→ REQUIRED WORK:
Make an exact copy of all the data.

→ RECORDS SUPPLIED:
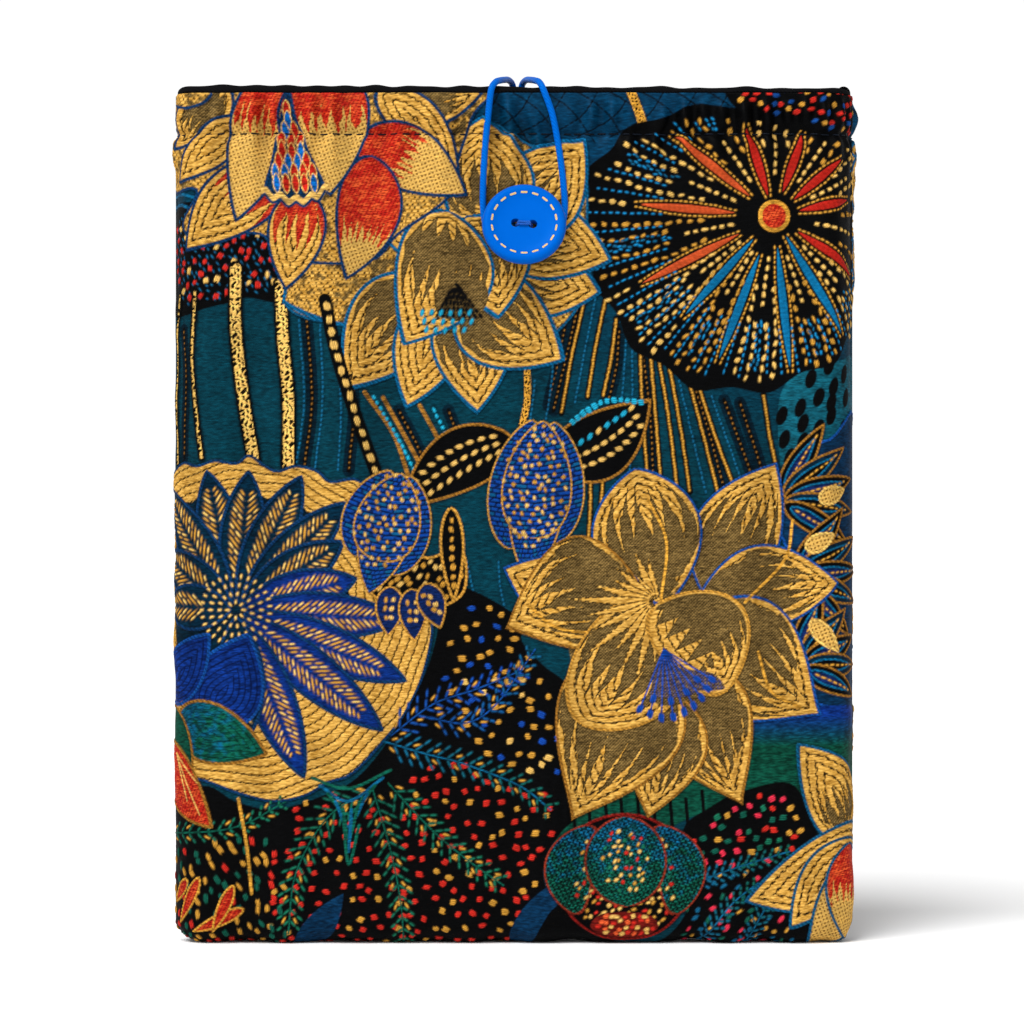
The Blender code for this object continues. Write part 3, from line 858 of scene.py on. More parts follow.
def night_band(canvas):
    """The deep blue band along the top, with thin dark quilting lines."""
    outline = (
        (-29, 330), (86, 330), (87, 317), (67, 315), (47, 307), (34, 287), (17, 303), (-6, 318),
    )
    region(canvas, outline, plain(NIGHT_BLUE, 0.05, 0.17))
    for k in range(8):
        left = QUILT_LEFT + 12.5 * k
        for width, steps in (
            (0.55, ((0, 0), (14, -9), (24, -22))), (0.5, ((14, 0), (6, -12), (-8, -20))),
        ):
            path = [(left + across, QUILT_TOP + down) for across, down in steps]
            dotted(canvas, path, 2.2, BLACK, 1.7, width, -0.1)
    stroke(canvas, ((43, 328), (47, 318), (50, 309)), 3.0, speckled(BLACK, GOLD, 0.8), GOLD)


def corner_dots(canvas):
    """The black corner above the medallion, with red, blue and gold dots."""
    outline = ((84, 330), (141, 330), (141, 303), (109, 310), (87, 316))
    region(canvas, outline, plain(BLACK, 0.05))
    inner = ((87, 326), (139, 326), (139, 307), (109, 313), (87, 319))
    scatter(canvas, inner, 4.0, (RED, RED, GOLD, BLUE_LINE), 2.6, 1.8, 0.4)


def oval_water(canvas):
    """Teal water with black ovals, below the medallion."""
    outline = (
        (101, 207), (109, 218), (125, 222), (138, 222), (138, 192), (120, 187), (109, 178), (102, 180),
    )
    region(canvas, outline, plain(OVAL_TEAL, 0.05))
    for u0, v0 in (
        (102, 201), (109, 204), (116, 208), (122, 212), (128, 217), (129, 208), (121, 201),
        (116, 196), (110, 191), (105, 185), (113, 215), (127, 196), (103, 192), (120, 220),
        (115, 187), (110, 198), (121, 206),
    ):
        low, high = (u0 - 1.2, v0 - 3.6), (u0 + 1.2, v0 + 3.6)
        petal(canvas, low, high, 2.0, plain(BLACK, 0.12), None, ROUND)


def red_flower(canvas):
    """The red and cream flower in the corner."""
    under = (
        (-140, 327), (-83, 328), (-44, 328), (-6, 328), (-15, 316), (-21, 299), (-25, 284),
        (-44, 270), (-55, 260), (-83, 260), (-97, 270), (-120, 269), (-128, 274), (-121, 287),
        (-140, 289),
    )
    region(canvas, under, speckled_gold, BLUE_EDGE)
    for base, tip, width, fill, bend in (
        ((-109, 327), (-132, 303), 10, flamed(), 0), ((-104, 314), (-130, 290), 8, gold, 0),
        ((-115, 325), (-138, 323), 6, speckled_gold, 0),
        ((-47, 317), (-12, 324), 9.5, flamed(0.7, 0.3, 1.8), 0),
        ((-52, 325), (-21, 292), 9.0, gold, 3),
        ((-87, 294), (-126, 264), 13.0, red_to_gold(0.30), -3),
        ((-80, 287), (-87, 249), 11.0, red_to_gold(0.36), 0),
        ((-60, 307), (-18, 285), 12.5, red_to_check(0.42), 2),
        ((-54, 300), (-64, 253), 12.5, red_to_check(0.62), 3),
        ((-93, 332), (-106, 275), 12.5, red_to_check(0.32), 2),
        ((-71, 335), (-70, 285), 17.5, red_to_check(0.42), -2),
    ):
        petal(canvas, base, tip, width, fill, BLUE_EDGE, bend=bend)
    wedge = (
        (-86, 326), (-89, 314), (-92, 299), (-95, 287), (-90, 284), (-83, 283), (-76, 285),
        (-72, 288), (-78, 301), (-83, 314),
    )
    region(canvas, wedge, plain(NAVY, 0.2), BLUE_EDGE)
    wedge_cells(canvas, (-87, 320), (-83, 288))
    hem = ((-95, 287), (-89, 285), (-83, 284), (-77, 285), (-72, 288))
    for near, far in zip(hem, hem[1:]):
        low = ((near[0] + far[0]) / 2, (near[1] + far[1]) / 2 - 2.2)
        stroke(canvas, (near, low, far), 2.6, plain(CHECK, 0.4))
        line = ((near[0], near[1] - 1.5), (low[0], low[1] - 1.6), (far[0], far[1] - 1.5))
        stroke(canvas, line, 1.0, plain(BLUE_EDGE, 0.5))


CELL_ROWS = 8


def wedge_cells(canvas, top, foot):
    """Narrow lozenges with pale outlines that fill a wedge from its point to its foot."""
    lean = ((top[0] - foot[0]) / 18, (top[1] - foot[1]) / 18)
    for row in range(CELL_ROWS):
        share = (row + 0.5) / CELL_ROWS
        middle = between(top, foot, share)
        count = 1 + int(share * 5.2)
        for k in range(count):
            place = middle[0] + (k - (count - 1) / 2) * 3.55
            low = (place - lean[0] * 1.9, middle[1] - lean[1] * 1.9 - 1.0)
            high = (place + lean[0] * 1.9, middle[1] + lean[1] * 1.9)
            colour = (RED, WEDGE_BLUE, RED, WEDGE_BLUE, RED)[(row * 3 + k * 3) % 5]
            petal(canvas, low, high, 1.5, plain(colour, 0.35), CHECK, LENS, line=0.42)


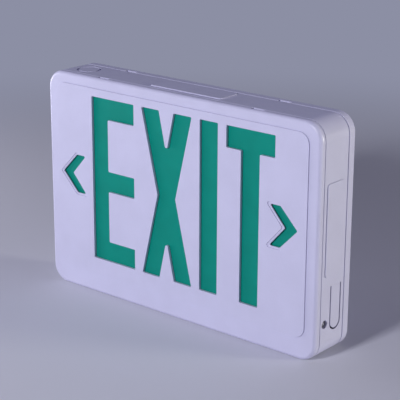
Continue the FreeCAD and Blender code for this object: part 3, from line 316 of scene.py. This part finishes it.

→ CORRECT RESPONSE:
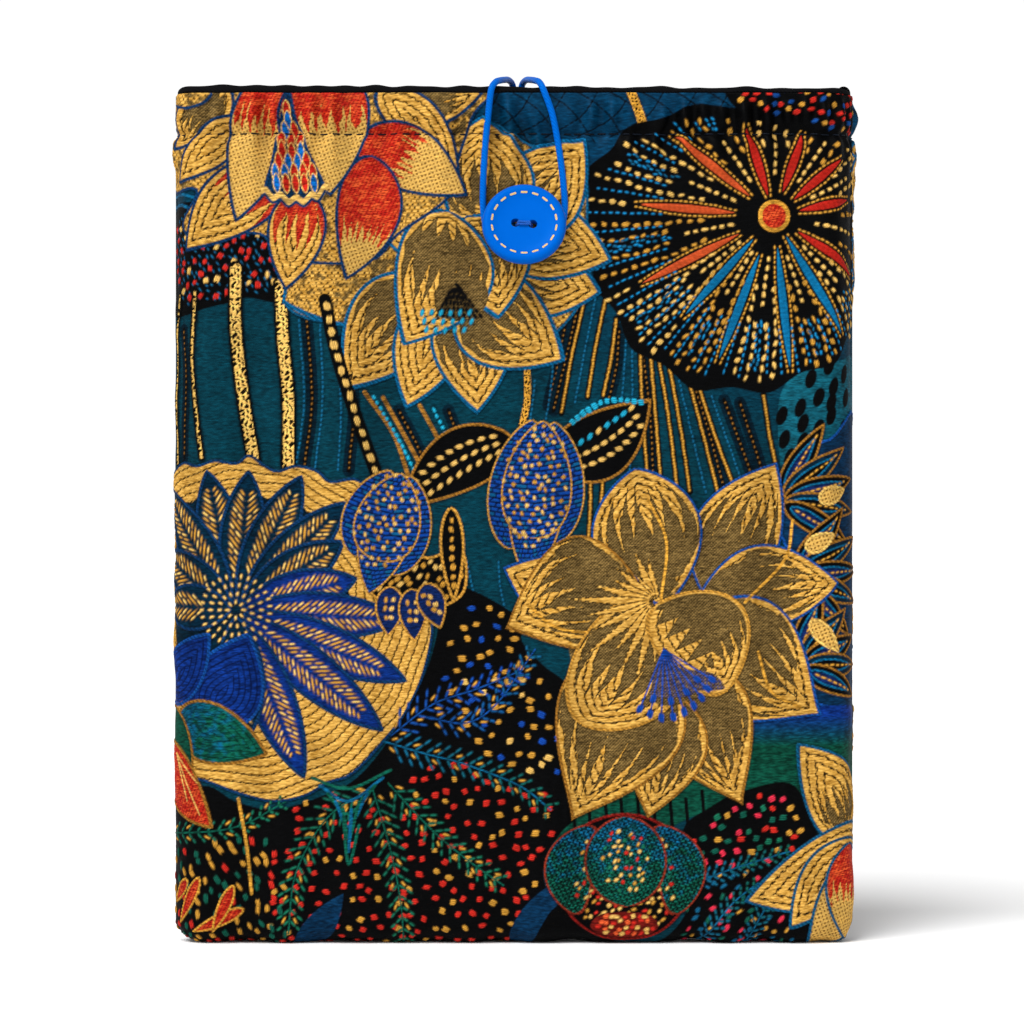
The Blender code for this object continues. Write part 3, from line 858 of scene.py on. More parts follow.
def night_band(canvas):
    """The deep blue band along the top, with thin dark quilting lines."""
    outline = (
        (-29, 330), (86, 330), (87, 317), (67, 315), (47, 307), (34, 287), (17, 303), (-6, 318),
    )
    region(canvas, outline, plain(NIGHT_BLUE, 0.05, 0.17))
    for k in range(8):
        left = QUILT_LEFT + 12.5 * k
        for width, steps in (
            (0.55, ((0, 0), (14, -9), (24, -22))), (0.5, ((14, 0), (6, -12), (-8, -20))),
        ):
            path = [(left + across, QUILT_TOP + down) for across, down in steps]
            dotted(canvas, path, 2.2, BLACK, 1.7, width, -0.1)
    stroke(canvas, ((43, 328), (47, 318), (50, 309)), 3.0, speckled(BLACK, GOLD, 0.8), GOLD)


def corner_dots(canvas):
    """The black corner above the medallion, with red, blue and gold dots."""
    outline = ((84, 330), (141, 330), (141, 303), (109, 310), (87, 316))
    region(canvas, outline, plain(BLACK, 0.05))
    inner = ((87, 326), (139, 326), (139, 307), (109, 313), (87, 319))
    scatter(canvas, inner, 4.0, (RED, RED, GOLD, BLUE_LINE), 2.6, 1.8, 0.4)


def oval_water(canvas):
    """Teal water with black ovals, below the medallion."""
    outline = (
        (101, 207), (109, 218), (125, 222), (138, 222), (138, 192), (120, 187), (109, 178), (102, 180),
    )
    region(canvas, outline, plain(OVAL_TEAL, 0.05))
    for u0, v0 in (
        (102, 201), (109, 204), (116, 208), (122, 212), (128, 217), (129, 208), (121, 201),
        (116, 196), (110, 191), (105, 185), (113, 215), (127, 196), (103, 192), (120, 220),
        (115, 187), (110, 198), (121, 206),
    ):
        low, high = (u0 - 1.2, v0 - 3.6), (u0 + 1.2, v0 + 3.6)
        petal(canvas, low, high, 2.0, plain(BLACK, 0.12), None, ROUND)


def red_flower(canvas):
    """The red and cream flower in the corner."""
    under = (
        (-140, 327), (-83, 328), (-44, 328), (-6, 328), (-15, 316), (-21, 299), (-25, 284),
        (-44, 270), (-55, 260), (-83, 260), (-97, 270), (-120, 269), (-128, 274), (-121, 287),
        (-140, 289),
    )
    region(canvas, under, speckled_gold, BLUE_EDGE)
    for base, tip, width, fill, bend in (
        ((-109, 327), (-132, 303), 10, flamed(), 0), ((-104, 314), (-130, 290), 8, gold, 0),
        ((-115, 325), (-138, 323), 6, speckled_gold, 0),
        ((-47, 317), (-12, 324), 9.5, flamed(0.7, 0.3, 1.8), 0),
        ((-52, 325), (-21, 292), 9.0, gold, 3),
        ((-87, 294), (-126, 264), 13.0, red_to_gold(0.30), -3),
        ((-80, 287), (-87, 249), 11.0, red_to_gold(0.36), 0),
        ((-60, 307), (-18, 285), 12.5, red_to_check(0.42), 2),
        ((-54, 300), (-64, 253), 12.5, red_to_check(0.62), 3),
        ((-93, 332), (-106, 275), 12.5, red_to_check(0.32), 2),
        ((-71, 335), (-70, 285), 17.5, red_to_check(0.42), -2),
    ):
        petal(canvas, base, tip, width, fill, BLUE_EDGE, bend=bend)
    wedge = (
        (-86, 326), (-89, 314), (-92, 299), (-95, 287), (-90, 284), (-83, 283), (-76, 285),
        (-72, 288), (-78, 301), (-83, 314),
    )
    region(canvas, wedge, plain(NAVY, 0.2), BLUE_EDGE)
    wedge_cells(canvas, (-87, 320), (-83, 288))
    hem = ((-95, 287), (-89, 285), (-83, 284), (-77, 285), (-72, 288))
    for near, far in zip(hem, hem[1:]):
        low = ((near[0] + far[0]) / 2, (near[1] + far[1]) / 2 - 2.2)
        stroke(canvas, (near, low, far), 2.6, plain(CHECK, 0.4))
        line = ((near[0], near[1] - 1.5), (low[0], low[1] - 1.6), (far[0], far[1] - 1.5))
        stroke(canvas, line, 1.0, plain(BLUE_EDGE, 0.5))


CELL_ROWS = 8


def wedge_cells(canvas, top, foot):
    """Narrow lozenges with pale outlines that fill a wedge from its point to its foot."""
    lean = ((top[0] - foot[0]) / 18, (top[1] - foot[1]) / 18)
    for row in range(CELL_ROWS):
        share = (row + 0.5) / CELL_ROWS
        middle = between(top, foot, share)
        count = 1 + int(share * 5.2)
        for k in range(count):
            place = middle[0] + (k - (count - 1) / 2) * 3.55
            low = (place - lean[0] * 1.9, middle[1] - lean[1] * 1.9 - 1.0)
            high = (place + lean[0] * 1.9, middle[1] + lean[1] * 1.9)
            colour = (RED, WEDGE_BLUE, RED, WEDGE_BLUE, RED)[(row * 3 + k * 3) % 5]
            petal(canvas, low, high, 1.5, plain(colour, 0.35), CHECK, LENS, line=0.42)


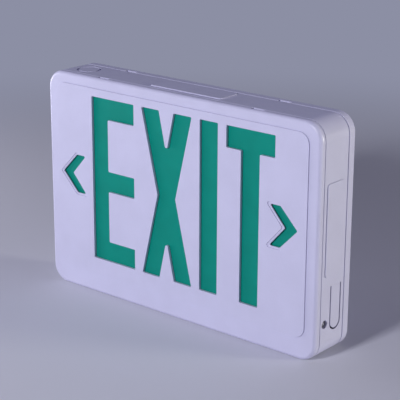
Continue the FreeCAD and Blender code for this object: part 3, from line 316 of scene.py. This part finishes it.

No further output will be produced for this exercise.